◆ Task:
Starting with the first line and ending with the line that holds "base_paper_inset = 1; // [0.5:0.5:5]", repeat the material exactly.

▼

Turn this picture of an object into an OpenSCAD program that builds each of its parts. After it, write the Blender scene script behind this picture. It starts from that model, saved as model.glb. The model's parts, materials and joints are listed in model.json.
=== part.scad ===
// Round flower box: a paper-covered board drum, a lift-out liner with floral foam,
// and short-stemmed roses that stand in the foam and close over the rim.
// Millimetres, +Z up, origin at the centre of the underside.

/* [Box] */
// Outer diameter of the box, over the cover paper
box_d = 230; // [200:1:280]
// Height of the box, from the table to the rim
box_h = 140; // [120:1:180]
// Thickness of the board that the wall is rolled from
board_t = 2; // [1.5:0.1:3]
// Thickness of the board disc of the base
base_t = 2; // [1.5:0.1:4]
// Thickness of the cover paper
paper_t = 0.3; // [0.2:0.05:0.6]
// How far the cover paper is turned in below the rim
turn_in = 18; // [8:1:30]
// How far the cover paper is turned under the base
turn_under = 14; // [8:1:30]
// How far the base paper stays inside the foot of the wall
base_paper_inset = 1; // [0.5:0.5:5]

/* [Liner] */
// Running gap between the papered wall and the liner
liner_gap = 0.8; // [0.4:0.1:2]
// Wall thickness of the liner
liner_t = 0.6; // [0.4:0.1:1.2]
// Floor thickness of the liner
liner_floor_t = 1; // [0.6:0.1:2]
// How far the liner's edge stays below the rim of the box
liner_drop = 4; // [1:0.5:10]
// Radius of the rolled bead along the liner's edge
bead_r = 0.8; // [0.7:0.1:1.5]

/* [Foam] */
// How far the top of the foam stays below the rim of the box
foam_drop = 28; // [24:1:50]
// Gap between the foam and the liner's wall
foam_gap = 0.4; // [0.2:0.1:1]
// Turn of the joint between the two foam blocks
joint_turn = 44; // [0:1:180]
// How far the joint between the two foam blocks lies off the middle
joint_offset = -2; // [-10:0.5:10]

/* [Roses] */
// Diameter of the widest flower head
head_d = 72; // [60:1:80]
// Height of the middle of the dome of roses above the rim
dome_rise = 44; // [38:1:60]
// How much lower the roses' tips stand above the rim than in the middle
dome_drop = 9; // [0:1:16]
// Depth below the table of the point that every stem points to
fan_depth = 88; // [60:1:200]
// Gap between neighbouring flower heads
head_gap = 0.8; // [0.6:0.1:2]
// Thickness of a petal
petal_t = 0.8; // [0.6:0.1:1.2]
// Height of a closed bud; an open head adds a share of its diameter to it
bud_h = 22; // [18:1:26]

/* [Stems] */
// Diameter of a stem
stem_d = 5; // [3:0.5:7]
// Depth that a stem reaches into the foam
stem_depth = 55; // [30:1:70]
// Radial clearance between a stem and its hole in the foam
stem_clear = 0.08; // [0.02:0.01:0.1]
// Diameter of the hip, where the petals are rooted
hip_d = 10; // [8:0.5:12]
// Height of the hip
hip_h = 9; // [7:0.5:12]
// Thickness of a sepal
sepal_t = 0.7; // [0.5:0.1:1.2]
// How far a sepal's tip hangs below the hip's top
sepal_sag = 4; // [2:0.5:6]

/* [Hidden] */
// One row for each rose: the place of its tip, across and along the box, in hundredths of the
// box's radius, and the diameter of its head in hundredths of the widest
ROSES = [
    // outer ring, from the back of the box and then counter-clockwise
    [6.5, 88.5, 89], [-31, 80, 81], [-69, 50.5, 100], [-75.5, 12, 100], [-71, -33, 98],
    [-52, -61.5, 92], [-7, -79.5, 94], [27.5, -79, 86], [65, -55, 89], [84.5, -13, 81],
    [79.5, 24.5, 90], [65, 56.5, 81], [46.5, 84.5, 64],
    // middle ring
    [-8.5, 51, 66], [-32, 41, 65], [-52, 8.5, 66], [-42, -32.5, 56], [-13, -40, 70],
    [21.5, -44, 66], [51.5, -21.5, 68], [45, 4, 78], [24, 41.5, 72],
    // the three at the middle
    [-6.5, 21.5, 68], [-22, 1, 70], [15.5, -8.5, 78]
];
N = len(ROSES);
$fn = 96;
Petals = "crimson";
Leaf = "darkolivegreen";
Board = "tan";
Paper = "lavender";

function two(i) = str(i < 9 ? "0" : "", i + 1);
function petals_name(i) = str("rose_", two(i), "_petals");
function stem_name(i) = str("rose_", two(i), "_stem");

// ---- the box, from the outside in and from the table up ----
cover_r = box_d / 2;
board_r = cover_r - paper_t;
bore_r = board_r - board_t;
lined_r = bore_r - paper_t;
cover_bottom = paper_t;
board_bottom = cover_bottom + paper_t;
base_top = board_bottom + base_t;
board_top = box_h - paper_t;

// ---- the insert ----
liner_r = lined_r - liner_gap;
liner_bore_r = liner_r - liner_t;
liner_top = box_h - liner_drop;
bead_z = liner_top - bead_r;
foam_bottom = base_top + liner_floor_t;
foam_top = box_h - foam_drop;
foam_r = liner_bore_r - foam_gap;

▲

◆ Finished task:
Turn this picture of an object into an OpenSCAD program that builds each of its parts. After it, write the Blender scene script behind this picture. It starts from that model, saved as model.glb. The model's parts, materials and joints are listed in model.json.
=== part.scad ===
// Round flower box: a paper-covered board drum, a lift-out liner with floral foam,
// and short-stemmed roses that stand in the foam and close over the rim.
// Millimetres, +Z up, origin at the centre of the underside.

/* [Box] */
// Outer diameter of the box, over the cover paper
box_d = 230; // [200:1:280]
// Height of the box, from the table to the rim
box_h = 140; // [120:1:180]
// Thickness of the board that the wall is rolled from
board_t = 2; // [1.5:0.1:3]
// Thickness of the board disc of the base
base_t = 2; // [1.5:0.1:4]
// Thickness of the cover paper
paper_t = 0.3; // [0.2:0.05:0.6]
// How far the cover paper is turned in below the rim
turn_in = 18; // [8:1:30]
// How far the cover paper is turned under the base
turn_under = 14; // [8:1:30]
// How far the base paper stays inside the foot of the wall
base_paper_inset = 1; // [0.5:0.5:5]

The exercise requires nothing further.